* **Request**: Set down only the lines running from the one with "function addPiece(name, shape, material, frame)" to the one with "in imported if", both lines included, exactly as they stand, please.

* **Working data**:
....

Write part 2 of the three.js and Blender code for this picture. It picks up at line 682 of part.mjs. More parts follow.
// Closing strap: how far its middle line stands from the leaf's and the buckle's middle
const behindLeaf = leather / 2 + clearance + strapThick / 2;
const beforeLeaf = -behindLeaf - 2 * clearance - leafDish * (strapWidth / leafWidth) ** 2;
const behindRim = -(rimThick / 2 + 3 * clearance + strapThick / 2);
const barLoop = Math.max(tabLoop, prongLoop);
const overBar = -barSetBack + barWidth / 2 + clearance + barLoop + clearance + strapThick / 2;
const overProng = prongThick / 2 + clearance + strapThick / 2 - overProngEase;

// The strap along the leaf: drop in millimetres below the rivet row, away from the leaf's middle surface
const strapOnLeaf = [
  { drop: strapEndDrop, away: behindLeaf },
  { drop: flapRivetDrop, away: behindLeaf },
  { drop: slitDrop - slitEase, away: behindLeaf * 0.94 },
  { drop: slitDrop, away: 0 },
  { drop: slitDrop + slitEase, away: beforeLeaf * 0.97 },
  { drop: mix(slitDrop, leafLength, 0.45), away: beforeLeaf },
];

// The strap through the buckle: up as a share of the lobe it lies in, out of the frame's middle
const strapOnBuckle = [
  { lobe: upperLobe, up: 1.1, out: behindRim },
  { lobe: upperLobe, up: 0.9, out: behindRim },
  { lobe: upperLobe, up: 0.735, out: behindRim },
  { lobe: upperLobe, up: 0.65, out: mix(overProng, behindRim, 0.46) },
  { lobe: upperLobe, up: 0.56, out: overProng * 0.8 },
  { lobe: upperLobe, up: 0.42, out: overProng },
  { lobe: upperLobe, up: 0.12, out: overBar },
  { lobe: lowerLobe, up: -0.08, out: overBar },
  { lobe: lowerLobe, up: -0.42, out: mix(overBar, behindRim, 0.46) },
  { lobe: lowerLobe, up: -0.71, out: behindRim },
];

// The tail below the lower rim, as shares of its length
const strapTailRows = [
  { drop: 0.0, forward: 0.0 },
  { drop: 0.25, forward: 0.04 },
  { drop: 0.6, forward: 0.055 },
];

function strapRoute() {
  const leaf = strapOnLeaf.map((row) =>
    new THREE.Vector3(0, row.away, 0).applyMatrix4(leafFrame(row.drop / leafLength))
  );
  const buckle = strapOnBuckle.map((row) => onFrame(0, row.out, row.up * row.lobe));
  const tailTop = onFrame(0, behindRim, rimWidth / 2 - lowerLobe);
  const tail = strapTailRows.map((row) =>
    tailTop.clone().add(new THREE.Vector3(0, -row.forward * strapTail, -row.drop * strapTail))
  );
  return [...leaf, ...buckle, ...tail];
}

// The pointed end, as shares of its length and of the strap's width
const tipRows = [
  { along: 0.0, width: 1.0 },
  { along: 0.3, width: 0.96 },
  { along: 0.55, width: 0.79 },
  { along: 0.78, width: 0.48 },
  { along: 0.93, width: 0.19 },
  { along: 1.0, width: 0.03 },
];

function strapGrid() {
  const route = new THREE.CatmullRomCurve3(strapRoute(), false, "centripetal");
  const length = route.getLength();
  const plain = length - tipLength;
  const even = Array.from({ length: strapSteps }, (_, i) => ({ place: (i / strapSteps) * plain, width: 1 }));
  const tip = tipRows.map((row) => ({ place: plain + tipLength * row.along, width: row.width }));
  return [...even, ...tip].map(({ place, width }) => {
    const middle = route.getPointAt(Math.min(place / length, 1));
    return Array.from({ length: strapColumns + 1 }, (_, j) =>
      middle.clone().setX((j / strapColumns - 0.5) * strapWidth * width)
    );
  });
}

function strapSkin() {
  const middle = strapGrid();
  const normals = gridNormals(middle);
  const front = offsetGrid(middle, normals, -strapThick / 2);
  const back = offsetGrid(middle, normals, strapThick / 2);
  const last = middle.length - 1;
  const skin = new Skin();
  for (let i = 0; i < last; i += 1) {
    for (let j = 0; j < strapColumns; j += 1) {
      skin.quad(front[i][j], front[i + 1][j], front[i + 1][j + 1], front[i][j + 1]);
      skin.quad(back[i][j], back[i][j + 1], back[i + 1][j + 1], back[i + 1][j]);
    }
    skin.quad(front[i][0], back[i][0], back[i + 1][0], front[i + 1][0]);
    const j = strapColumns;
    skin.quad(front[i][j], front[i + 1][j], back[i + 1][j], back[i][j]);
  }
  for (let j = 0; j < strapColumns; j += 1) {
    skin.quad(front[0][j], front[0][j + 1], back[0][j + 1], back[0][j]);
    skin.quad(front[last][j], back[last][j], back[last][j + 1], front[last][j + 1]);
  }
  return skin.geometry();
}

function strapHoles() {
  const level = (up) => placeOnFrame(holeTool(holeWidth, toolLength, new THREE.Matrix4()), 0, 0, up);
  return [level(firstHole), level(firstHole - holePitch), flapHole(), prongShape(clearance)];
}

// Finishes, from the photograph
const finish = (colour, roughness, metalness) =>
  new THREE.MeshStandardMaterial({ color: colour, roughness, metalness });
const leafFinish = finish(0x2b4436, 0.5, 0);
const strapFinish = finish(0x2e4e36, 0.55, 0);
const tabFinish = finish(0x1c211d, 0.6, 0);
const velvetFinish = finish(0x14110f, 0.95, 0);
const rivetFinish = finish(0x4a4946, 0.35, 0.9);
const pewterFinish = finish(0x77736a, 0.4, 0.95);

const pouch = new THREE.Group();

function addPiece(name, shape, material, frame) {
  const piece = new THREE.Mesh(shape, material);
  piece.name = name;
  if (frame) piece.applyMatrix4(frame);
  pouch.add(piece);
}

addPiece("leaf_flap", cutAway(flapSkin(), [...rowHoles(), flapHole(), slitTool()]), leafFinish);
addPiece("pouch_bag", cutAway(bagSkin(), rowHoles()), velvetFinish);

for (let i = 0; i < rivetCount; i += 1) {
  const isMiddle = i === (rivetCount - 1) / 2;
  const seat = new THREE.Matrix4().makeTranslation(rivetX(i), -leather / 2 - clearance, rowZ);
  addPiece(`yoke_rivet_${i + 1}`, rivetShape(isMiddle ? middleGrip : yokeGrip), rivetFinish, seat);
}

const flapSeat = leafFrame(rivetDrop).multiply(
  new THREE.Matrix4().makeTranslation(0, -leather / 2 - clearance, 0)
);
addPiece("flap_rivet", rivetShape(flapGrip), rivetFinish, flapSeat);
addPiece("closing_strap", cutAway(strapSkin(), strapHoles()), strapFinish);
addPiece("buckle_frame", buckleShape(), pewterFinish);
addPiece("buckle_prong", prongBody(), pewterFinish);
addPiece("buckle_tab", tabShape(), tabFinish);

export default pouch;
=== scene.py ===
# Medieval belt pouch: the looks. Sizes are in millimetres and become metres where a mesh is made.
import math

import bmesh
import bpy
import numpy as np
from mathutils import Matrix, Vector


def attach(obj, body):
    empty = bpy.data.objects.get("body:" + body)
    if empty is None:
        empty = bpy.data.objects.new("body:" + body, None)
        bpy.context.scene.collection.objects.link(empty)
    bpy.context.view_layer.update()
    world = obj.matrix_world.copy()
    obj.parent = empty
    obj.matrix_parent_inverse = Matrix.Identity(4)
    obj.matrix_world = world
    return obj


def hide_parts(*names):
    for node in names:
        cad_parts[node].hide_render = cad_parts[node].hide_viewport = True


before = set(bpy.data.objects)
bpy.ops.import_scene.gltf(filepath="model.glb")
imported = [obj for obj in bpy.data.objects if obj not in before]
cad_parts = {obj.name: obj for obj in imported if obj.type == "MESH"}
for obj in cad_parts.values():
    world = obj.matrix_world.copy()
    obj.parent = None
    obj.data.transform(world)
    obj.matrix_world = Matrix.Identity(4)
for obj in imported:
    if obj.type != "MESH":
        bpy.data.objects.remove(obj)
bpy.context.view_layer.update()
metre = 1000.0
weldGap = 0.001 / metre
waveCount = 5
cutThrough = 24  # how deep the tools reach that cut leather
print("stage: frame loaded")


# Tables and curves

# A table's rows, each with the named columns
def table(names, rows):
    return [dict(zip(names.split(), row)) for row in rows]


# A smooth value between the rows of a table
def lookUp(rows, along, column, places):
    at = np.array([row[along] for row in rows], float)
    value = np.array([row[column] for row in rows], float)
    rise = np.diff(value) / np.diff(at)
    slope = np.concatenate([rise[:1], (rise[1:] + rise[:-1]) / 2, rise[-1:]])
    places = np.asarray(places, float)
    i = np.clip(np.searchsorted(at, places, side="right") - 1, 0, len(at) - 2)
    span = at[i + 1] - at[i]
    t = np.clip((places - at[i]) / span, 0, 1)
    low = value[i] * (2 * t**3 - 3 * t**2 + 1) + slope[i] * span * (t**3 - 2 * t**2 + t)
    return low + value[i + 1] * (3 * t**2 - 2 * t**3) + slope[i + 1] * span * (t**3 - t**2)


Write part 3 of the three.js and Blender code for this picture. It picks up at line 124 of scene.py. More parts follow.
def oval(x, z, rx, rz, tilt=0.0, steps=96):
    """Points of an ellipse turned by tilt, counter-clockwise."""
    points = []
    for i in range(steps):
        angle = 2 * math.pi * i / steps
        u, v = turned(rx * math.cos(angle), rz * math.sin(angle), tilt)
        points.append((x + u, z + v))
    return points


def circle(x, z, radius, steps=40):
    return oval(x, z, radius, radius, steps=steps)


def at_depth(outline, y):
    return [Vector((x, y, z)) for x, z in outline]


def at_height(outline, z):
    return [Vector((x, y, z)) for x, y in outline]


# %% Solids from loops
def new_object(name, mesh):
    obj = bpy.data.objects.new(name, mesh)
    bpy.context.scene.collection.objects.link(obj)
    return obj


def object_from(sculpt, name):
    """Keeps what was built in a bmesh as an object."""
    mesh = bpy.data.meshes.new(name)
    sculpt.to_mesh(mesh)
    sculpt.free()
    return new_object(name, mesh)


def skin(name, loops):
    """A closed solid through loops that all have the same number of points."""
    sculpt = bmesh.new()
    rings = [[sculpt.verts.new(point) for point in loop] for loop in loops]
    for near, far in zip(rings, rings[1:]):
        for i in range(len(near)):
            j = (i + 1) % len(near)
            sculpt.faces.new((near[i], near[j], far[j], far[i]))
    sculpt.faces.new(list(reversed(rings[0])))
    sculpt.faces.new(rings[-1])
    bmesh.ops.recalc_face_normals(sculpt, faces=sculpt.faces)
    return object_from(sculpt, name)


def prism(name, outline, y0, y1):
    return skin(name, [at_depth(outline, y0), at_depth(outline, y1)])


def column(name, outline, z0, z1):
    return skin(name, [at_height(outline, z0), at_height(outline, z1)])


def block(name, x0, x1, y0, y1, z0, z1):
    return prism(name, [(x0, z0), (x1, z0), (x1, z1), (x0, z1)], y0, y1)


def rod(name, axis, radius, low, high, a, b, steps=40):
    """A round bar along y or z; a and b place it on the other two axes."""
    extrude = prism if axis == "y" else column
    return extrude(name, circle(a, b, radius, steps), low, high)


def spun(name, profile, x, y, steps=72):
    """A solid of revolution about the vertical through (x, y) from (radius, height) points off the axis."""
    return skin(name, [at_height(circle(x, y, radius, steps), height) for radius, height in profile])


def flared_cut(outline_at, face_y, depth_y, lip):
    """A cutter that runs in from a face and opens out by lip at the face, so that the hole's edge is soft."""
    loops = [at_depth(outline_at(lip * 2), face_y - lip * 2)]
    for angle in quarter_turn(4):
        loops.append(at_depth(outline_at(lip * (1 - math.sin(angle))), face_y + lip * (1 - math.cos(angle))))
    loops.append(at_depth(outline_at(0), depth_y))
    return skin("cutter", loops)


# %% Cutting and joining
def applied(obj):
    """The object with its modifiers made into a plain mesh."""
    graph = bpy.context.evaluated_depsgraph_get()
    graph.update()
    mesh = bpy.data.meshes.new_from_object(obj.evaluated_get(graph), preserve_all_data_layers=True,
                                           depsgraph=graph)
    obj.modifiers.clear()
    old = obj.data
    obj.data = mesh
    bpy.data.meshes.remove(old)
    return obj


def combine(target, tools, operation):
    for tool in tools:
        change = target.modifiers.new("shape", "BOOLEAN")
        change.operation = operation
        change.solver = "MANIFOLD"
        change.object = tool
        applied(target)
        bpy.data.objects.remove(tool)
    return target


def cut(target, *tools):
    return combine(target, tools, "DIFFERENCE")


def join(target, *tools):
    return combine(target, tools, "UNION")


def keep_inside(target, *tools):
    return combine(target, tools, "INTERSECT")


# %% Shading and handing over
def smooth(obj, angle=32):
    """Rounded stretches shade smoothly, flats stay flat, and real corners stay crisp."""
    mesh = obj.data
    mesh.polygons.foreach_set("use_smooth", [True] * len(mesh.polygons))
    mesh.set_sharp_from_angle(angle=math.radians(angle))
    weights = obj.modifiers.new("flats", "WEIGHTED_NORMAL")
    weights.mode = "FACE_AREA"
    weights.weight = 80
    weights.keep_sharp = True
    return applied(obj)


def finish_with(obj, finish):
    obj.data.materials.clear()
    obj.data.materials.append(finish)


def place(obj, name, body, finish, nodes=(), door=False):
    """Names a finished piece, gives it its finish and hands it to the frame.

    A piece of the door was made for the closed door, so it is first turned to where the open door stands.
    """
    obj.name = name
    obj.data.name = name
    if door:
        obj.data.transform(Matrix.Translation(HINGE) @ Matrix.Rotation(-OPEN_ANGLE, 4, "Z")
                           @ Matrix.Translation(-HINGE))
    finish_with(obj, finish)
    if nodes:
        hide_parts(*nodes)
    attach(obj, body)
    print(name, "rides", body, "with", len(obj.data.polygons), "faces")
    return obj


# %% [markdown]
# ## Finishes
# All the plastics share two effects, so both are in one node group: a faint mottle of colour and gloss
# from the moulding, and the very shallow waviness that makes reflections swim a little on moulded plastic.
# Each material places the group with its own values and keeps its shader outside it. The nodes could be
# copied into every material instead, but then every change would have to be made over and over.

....

* **The result**:
function addPiece(name, shape, material, frame) {
  const piece = new THREE.Mesh(shape, material);
  piece.name = name;
  if (frame) piece.applyMatrix4(frame);
  pouch.add(piece);
}

addPiece("leaf_flap", cutAway(flapSkin(), [...rowHoles(), flapHole(), slitTool()]), leafFinish);
addPiece("pouch_bag", cutAway(bagSkin(), rowHoles()), velvetFinish);

for (let i = 0; i < rivetCount; i += 1) {
  const isMiddle = i === (rivetCount - 1) / 2;
  const seat = new THREE.Matrix4().makeTranslation(rivetX(i), -leather / 2 - clearance, rowZ);
  addPiece(`yoke_rivet_${i + 1}`, rivetShape(isMiddle ? middleGrip : yokeGrip), rivetFinish, seat);
}

const flapSeat = leafFrame(rivetDrop).multiply(
  new THREE.Matrix4().makeTranslation(0, -leather / 2 - clearance, 0)
);
addPiece("flap_rivet", rivetShape(flapGrip), rivetFinish, flapSeat);
addPiece("closing_strap", cutAway(strapSkin(), strapHoles()), strapFinish);
addPiece("buckle_frame", buckleShape(), pewterFinish);
addPiece("buckle_prong", prongBody(), pewterFinish);
addPiece("buckle_tab", tabShape(), tabFinish);

export default pouch;
=== scene.py ===
# Medieval belt pouch: the looks. Sizes are in millimetres and become metres where a mesh is made.
import math

import bmesh
import bpy
import numpy as np
from mathutils import Matrix, Vector


def attach(obj, body):
    empty = bpy.data.objects.get("body:" + body)
    if empty is None:
        empty = bpy.data.objects.new("body:" + body, None)
        bpy.context.scene.collection.objects.link(empty)
    bpy.context.view_layer.update()
    world = obj.matrix_world.copy()
    obj.parent = empty
    obj.matrix_parent_inverse = Matrix.Identity(4)
    obj.matrix_world = world
    return obj


def hide_parts(*names):
    for node in names:
        cad_parts[node].hide_render = cad_parts[node].hide_viewport = True


before = set(bpy.data.objects)
bpy.ops.import_scene.gltf(filepath="model.glb")
imported = [obj for obj in bpy.data.objects if obj not in before]
cad_parts = {obj.name: obj for obj in imported if obj.type == "MESH"}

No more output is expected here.